I proceeded to wipe my hard-drive and re-install the operating system, thinking I had backed up the important files, only to find out that copy seemingly concatenated all the C: Documents files of different types (.doc, .pdf, .txt, etc) into one file called "Documents." This file is of course unreadable but opening it in Notepad reveals what happened. I can see some of my documents which were plain text throughout the massively long file.

How do I undo this!!? It's terrible because I was actually helping a friend and was so sure of myself but now this has happened. The only thing I can think of doing is searching for some common separator amongst the concatenated files and write some sort of script to split the file back apart. But then I would have to guess the extensions of each of the pieces...


回答1:


Merging files together in the fashion that copy uses, discards important file system information such as file size and file name. While the file name may not be as important the size is. Both parameters are used by the OS to discriminate files.

This problem might sound familiar if you have damaged your file allocation table before and all files disappeared. In both cases, you will end up with a binary blob (be it an actual disk or something like your file which might resemble a disk image) that lacks any size and filename information.

Fortunately, this is where a lot of file system recovery tools can help. They are specialized in matching patterns. Specifically they are looking for giveaway clues to what type a file is of, where it starts and what it's size is. This is for instance enabled by many file types having a set of magic numbers that are used to allow a program to check if a file really is of the type that the extension claims to be.

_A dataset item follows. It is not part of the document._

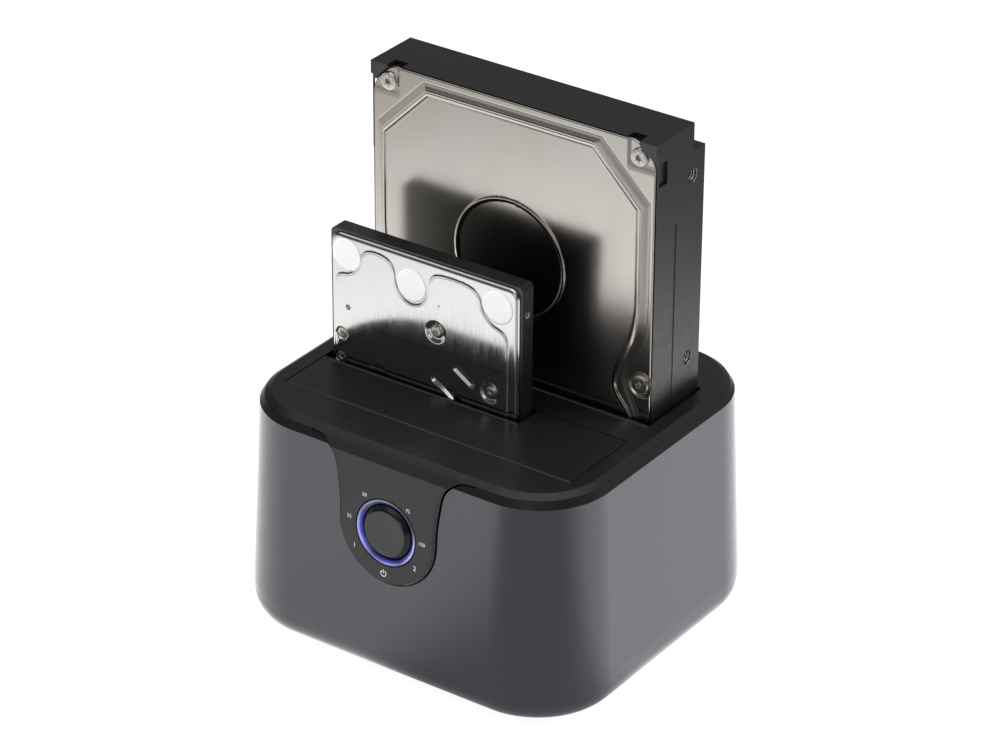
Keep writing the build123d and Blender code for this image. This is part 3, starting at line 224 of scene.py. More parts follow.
def product(tree, first, second):
    """Two values, or a value and a number, multiplied."""
    node = add_node(tree, "ShaderNodeMath", operation="MULTIPLY")
    tree.links.new(first, node.inputs[0])
    if isinstance(second, float):
        node.inputs[1].default_value = second
    else:
        tree.links.new(second, node.inputs[1])
    return node.outputs[0]


def on_vector(tree, operation, source, other=None):
    """A vector's length, its unit vector, or its dot product with a fixed vector."""
    node = add_node(tree, "ShaderNodeVectorMath", operation=operation)
    tree.links.new(source, node.inputs[0])
    if other is not None:
        node.inputs[1].default_value = other
    return node.outputs["Vector" if operation == "NORMALIZE" else "Value"]


print("helpers for ranges, products and vectors ready")

# %% The pool of light on the table
place = paper_tree.nodes.new("ShaderNodeTexCoord").outputs["Object"]
reach = on_vector(paper_tree, "LENGTH", place)
facing = on_vector(paper_tree, "DOT_PRODUCT", on_vector(paper_tree, "NORMALIZE", place), towards_camera)
away = on_vector(paper_tree, "DOT_PRODUCT", place, towards_camera * Vector((1, -1, 0)))
pool = product(paper_tree, ranged(paper_tree, reach, near_reach, far_reach, 1.0, far_share),
               ranged(paper_tree, facing, facing_low, facing_high, 1.0, facing_share))
pool = product(paper_tree, pool, ranged(paper_tree, away, away_near, away_far, 1.0, away_share))
rays = paper_tree.nodes.new("ShaderNodeLightPath")
level_choice = add_node(paper_tree, "ShaderNodeMix", data_type="FLOAT")
level_choice.inputs["B"].default_value = 1.0
paper_tree.links.new(rays.outputs["Is Camera Ray"], level_choice.inputs["Factor"])
paper_tree.links.new(pool, level_choice.inputs["A"])
glow = add_node(paper_tree, "ShaderNodeEmission")
paper_tree.links.new(product(paper_tree, level_choice.outputs["Result"], floor_glow), glow.inputs["Strength"])
print("the pool fades between", near_reach, "and", far_reach, "m")

# %% Paper for lamps, glow for the camera and for mirrors
seen = add_node(paper_tree, "ShaderNodeMath", operation="MAXIMUM")
seen_through = add_node(paper_tree, "ShaderNodeMath", operation="MAXIMUM")
share = add_node(paper_tree, "ShaderNodeMath", operation="MULTIPLY")
share.inputs[1].default_value = floor_glow_share
blend = paper_tree.nodes.new("ShaderNodeMixShader")
paper_tree.links.new(rays.outputs["Is Camera Ray"], seen.inputs[0])
paper_tree.links.new(rays.outputs["Is Glossy Ray"], seen.inputs[1])
paper_tree.links.new(seen.outputs[0], seen_through.inputs[0])
paper_tree.links.new(rays.outputs["Is Transmission Ray"], seen_through.inputs[1])
paper_tree.links.new(seen_through.outputs[0], share.inputs[0])
paper_tree.links.new(share.outputs[0], blend.inputs["Fac"])
paper_tree.links.new(paper_shader.outputs[0], blend.inputs[1])
paper_tree.links.new(glow.outputs[0], blend.inputs[2])
paper_tree.links.new(blend.outputs[0], paper_tree.nodes["Material Output"].inputs["Surface"])
floor_mesh.materials.append(paper)
print("the glow takes", floor_glow_share, "of what the camera sees of the table")

# %% The sky
sky_horizon = 0.045
sky_middle = 0.08
sky_middle_height = 0.62
sky_zenith = 0.5
sky_color = (0.985, 0.985, 1, 1)
back_glow = 0.13
back_glow_start, back_glow_full = 0.1, 0.7
card_glow = 0.8
card_direction = Vector((0.28, -0.92, 0.27)).normalized()
card_edge, card_core = 0.93, 0.975

world = bpy.data.worlds.new("studio")
bpy.context.scene.world = world
world.use_nodes = True
sky = world.node_tree
direction = sky.nodes.new("ShaderNodeTexCoord").outputs["Generated"]
axes = sky.nodes.new("ShaderNodeSeparateXYZ")
sky.links.new(direction, axes.inputs[0])
ramp = sky.nodes.new("ShaderNodeValToRGB")
ramp.color_ramp.interpolation = "EASE"
steps = ramp.color_ramp.elements
for step, height, value in ((steps[0], 0.0, sky_horizon), (steps[1], 1.0, sky_zenith),
                            (steps.new(sky_middle_height), sky_middle_height, sky_middle)):
    step.position = height
    step.color = (value, value, value, 1)
sky.links.new(axes.outputs["Z"], ramp.inputs["Fac"])
card = on_vector(sky, "DOT_PRODUCT", direction, card_direction)
behind = add_node(sky, "ShaderNodeMath", operation="ADD")
sky.links.new(ranged(sky, axes.outputs["Y"], back_glow_start, back_glow_full, 0.0, back_glow), behind.inputs[0])
sky.links.new(ranged(sky, card, card_edge, card_core, 0.0, card_glow), behind.inputs[1])
sky_level = add_node(sky, "ShaderNodeMath", operation="ADD")
sky.links.new(ramp.outputs["Color"], sky_level.inputs[0])
sky.links.new(behind.outputs[0], sky_level.inputs[1])
sky.nodes["Background"].inputs["Color"].default_value = sky_color
sky.links.new(sky_level.outputs[0], sky.nodes["Background"].inputs["Strength"])
print("a dim sky that brightens overhead from", sky_horizon, "to", sky_zenith)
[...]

In principle it is possible to undo this process more or less well. You will need to use data recovery tools or other analysis tools like binwalk to extract the concatenated binary blob. Essentially the same tools that are used to recover deleted files should be able to extract your documents again. Without any filename of course. I recommend renaming the file to a disk image (.img) and either mounting it from within the operating system as a virtual harddisk (don't worry that it has no file system - it should show up as an unformatted drive) or directly using a data recovery tool or analysis tool which can read binary files (binwalk, for instance, can do that directly, but may not find all types of files as it's mainly for unpacking firmware images that may be assembled in the same or a similar way to how your files ended up).